*** Dataset excerpt ***

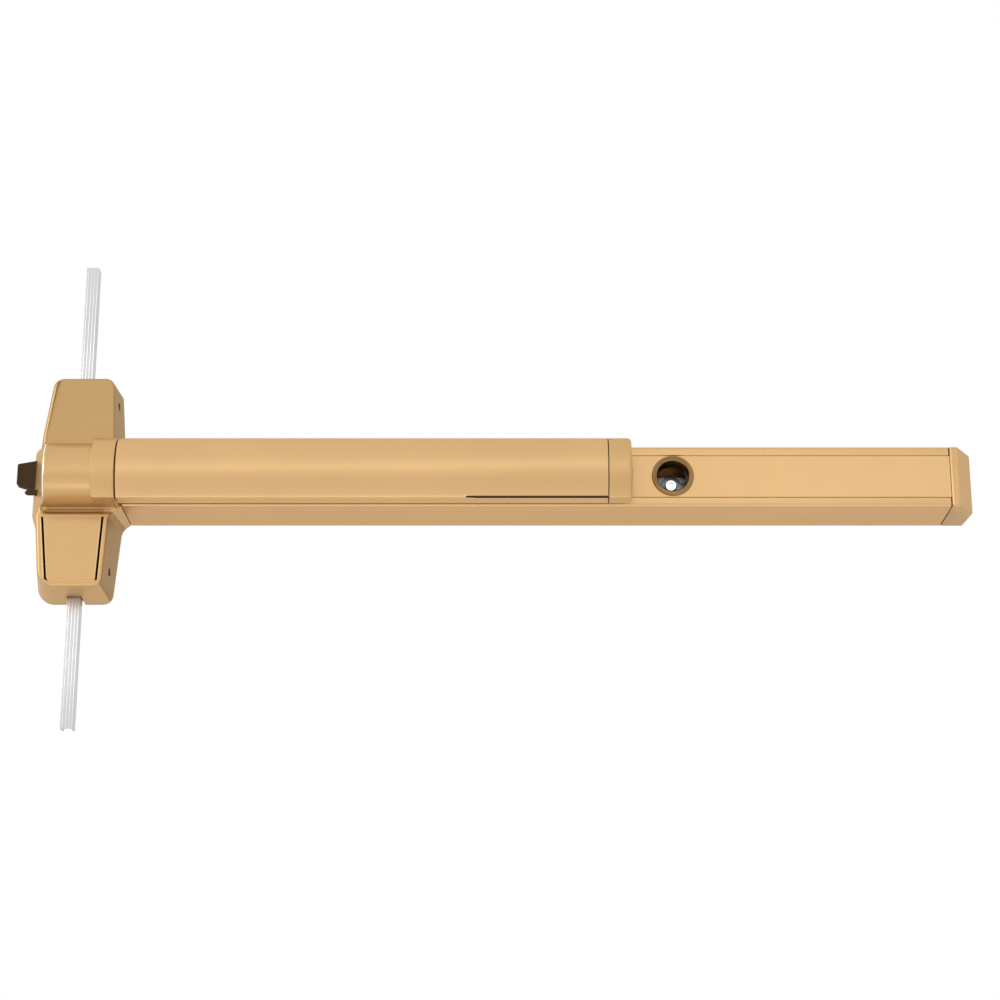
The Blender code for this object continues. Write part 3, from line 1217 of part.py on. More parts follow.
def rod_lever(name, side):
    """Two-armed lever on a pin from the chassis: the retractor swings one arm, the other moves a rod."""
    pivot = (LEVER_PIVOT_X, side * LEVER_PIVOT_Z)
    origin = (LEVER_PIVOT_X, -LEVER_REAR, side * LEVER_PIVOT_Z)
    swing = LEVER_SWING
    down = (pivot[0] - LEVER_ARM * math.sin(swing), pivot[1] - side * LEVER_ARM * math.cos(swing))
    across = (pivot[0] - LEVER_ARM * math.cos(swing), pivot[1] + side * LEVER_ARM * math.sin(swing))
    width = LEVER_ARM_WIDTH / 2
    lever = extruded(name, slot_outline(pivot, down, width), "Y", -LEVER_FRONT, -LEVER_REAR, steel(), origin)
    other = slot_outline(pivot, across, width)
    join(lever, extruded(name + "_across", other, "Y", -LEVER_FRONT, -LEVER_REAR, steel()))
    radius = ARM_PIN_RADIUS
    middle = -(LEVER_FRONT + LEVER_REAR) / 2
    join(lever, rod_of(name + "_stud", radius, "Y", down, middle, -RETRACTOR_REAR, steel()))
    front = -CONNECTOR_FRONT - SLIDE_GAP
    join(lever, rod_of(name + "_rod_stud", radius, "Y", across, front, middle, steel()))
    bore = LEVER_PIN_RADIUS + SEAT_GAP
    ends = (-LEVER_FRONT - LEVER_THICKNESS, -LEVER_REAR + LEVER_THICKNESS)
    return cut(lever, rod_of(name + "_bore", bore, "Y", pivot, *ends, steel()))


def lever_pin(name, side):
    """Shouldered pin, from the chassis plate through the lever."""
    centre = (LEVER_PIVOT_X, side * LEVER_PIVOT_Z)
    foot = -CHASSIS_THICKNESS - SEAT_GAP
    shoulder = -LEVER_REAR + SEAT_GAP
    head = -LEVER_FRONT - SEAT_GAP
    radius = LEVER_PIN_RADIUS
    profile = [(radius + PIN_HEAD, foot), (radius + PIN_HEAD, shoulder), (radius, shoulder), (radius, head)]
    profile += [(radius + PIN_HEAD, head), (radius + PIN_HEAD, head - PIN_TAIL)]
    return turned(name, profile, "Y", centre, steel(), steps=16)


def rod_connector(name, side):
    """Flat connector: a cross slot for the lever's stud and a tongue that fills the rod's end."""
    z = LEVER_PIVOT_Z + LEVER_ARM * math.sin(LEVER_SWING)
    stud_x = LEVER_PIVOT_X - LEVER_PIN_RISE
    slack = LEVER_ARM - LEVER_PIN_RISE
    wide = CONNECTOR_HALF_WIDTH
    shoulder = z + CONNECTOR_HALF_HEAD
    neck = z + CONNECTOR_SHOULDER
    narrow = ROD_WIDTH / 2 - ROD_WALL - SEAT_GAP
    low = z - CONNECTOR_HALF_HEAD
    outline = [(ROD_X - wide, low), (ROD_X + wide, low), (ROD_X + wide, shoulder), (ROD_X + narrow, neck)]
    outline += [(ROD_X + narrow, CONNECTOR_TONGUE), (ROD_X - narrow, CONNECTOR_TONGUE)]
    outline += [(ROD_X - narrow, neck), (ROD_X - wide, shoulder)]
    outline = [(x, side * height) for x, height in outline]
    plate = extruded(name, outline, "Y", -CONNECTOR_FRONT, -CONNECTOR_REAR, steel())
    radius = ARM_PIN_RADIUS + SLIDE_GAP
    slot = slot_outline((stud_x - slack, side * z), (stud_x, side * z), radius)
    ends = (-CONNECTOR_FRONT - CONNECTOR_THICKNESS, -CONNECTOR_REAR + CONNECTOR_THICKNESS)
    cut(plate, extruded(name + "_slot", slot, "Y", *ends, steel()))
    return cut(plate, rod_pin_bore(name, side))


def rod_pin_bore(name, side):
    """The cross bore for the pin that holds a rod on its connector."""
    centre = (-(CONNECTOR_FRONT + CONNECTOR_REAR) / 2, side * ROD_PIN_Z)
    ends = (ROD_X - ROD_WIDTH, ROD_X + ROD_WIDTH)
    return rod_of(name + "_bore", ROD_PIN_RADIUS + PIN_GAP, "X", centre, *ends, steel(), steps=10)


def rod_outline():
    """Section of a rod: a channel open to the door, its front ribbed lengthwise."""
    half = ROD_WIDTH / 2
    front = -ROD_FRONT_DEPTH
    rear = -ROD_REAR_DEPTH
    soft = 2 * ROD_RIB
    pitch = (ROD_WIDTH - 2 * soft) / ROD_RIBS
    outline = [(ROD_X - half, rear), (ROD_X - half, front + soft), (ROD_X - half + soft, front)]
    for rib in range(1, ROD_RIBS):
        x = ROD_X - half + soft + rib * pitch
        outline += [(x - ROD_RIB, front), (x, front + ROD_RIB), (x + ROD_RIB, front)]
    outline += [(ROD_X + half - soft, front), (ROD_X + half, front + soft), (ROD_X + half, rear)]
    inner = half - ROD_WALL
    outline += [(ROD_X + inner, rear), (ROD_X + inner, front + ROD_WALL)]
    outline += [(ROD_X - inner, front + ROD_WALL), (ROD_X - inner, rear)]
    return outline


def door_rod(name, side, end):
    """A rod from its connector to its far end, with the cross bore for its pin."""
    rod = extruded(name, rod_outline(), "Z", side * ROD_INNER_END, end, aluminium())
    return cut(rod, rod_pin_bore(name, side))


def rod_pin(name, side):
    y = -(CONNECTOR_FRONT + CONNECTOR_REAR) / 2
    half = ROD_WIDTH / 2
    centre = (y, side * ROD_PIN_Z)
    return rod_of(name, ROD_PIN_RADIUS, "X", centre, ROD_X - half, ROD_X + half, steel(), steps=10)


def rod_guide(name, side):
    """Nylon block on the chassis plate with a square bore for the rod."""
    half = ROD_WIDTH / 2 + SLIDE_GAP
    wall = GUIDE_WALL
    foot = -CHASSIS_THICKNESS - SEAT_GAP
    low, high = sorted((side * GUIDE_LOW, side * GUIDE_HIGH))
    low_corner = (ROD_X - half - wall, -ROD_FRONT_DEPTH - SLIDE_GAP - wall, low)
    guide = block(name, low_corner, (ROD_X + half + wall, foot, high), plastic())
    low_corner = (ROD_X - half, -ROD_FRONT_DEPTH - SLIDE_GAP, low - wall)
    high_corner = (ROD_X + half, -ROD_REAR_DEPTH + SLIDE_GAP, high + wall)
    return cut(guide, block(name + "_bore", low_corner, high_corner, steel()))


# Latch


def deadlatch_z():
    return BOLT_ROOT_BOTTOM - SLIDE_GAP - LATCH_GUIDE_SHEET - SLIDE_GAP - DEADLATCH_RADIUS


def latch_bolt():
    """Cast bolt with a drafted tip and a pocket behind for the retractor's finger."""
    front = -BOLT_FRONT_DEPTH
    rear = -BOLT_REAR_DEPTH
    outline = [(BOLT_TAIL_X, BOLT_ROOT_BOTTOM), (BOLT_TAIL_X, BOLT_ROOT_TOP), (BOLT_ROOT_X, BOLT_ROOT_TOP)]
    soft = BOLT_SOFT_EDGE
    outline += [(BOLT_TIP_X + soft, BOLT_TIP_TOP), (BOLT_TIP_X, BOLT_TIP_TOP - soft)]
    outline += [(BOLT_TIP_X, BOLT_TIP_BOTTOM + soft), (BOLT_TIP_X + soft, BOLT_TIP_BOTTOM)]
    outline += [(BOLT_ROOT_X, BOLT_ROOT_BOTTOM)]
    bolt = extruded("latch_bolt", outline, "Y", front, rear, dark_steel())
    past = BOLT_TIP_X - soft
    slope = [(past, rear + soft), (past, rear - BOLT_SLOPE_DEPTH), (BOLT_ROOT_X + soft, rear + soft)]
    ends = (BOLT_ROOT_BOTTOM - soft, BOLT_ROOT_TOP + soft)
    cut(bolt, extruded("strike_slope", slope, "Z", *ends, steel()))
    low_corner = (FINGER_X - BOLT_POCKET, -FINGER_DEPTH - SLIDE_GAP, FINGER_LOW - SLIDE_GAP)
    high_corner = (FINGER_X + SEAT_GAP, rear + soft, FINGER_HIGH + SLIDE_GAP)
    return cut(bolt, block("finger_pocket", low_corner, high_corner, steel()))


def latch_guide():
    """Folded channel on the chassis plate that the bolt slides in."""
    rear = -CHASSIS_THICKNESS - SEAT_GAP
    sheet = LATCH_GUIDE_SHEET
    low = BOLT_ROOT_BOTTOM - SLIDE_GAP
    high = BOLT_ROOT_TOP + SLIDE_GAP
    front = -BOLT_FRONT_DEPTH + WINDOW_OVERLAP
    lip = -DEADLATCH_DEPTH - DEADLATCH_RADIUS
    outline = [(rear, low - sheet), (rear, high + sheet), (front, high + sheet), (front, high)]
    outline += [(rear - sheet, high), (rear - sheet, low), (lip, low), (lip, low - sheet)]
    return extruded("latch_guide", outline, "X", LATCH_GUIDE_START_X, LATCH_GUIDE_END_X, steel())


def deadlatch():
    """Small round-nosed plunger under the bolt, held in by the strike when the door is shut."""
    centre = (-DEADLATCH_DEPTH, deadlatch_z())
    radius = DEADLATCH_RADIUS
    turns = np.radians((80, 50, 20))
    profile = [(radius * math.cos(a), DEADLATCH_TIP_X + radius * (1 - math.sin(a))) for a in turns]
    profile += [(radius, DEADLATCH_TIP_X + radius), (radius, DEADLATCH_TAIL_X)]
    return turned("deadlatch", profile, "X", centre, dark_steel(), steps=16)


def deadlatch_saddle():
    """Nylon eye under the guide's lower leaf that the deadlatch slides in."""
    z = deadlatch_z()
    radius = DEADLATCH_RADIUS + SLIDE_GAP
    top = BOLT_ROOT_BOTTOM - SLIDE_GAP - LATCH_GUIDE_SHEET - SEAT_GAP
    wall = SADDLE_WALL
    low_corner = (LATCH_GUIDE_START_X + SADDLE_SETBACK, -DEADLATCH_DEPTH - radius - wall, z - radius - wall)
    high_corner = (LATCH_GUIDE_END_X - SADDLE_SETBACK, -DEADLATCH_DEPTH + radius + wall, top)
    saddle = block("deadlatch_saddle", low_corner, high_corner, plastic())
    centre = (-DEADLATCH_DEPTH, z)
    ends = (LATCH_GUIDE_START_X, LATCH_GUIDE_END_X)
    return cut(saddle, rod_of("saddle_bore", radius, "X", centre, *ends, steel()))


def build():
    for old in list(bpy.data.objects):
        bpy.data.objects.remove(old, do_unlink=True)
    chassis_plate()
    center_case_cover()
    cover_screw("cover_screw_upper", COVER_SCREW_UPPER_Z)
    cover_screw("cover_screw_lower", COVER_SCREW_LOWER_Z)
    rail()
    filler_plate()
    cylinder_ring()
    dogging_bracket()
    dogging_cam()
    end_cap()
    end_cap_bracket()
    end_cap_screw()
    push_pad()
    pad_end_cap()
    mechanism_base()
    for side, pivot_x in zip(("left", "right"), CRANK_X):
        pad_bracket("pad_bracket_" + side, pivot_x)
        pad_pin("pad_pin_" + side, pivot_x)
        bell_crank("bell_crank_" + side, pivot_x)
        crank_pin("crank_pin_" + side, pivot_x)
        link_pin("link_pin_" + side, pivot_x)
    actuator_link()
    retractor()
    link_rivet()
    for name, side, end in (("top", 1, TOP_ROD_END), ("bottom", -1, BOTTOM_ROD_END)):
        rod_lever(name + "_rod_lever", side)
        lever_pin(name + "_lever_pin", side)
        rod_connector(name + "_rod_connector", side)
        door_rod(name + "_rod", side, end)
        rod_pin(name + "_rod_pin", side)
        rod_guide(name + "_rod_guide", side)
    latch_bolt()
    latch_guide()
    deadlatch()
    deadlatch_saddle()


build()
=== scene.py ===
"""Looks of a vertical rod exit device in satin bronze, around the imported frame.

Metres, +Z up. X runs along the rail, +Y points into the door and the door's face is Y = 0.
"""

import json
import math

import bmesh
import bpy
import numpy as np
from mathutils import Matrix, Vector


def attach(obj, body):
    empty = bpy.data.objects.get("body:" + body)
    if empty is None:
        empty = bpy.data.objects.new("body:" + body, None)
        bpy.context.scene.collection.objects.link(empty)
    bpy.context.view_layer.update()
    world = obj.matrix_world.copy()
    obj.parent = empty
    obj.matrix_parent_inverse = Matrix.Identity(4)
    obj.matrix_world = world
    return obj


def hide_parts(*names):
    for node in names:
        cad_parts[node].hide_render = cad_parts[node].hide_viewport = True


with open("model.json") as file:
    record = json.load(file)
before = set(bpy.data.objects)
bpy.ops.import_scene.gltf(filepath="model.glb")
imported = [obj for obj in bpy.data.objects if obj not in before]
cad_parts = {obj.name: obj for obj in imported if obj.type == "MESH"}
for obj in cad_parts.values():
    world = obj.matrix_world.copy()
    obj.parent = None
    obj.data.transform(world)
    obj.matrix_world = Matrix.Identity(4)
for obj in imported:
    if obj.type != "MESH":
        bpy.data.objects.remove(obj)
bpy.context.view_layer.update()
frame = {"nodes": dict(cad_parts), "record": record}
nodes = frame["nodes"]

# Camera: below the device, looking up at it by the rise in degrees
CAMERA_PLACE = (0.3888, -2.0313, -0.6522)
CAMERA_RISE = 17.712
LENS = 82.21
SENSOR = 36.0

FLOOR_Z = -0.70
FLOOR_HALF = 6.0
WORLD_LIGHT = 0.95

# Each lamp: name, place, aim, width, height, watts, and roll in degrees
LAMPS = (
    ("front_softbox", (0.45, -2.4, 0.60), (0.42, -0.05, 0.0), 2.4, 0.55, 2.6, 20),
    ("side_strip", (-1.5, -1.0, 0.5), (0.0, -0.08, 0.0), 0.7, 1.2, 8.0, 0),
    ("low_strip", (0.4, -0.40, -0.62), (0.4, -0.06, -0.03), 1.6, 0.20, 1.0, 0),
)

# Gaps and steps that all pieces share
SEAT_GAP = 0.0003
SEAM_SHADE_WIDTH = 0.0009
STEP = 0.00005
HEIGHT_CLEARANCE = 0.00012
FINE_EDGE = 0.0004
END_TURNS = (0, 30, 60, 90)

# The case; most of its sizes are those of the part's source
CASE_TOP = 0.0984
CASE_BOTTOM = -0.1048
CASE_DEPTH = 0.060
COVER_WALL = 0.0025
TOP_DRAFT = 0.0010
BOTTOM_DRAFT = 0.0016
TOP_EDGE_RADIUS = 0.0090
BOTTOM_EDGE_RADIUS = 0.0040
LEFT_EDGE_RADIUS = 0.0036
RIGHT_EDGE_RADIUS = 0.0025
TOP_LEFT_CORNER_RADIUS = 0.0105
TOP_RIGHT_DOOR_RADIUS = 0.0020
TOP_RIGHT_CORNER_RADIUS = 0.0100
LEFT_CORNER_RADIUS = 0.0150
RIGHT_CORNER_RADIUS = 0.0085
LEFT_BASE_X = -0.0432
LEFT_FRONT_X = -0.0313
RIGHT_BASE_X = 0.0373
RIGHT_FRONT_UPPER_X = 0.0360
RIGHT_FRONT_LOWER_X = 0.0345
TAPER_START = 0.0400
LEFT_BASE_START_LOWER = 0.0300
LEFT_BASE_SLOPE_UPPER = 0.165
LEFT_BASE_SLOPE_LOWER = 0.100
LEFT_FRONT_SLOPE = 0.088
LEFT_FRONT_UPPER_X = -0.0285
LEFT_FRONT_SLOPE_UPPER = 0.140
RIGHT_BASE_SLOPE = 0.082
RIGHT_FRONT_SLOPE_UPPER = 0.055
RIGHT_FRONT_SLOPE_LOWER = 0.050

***

> [What the task requires]: Exactly reproduce the lines that run from the line bearing "link_rivet()" through the line bearing "if empty is", with both end lines included.

> [Reply]:
    link_rivet()
    for name, side, end in (("top", 1, TOP_ROD_END), ("bottom", -1, BOTTOM_ROD_END)):
        rod_lever(name + "_rod_lever", side)
        lever_pin(name + "_lever_pin", side)
        rod_connector(name + "_rod_connector", side)
        door_rod(name + "_rod", side, end)
        rod_pin(name + "_rod_pin", side)
        rod_guide(name + "_rod_guide", side)
    latch_bolt()
    latch_guide()
    deadlatch()
    deadlatch_saddle()


build()
=== scene.py ===
"""Looks of a vertical rod exit device in satin bronze, around the imported frame.

Metres, +Z up. X runs along the rail, +Y points into the door and the door's face is Y = 0.
"""

import json
import math

import bmesh
import bpy
import numpy as np
from mathutils import Matrix, Vector


def attach(obj, body):
    empty = bpy.data.objects.get("body:" + body)
    if empty is None:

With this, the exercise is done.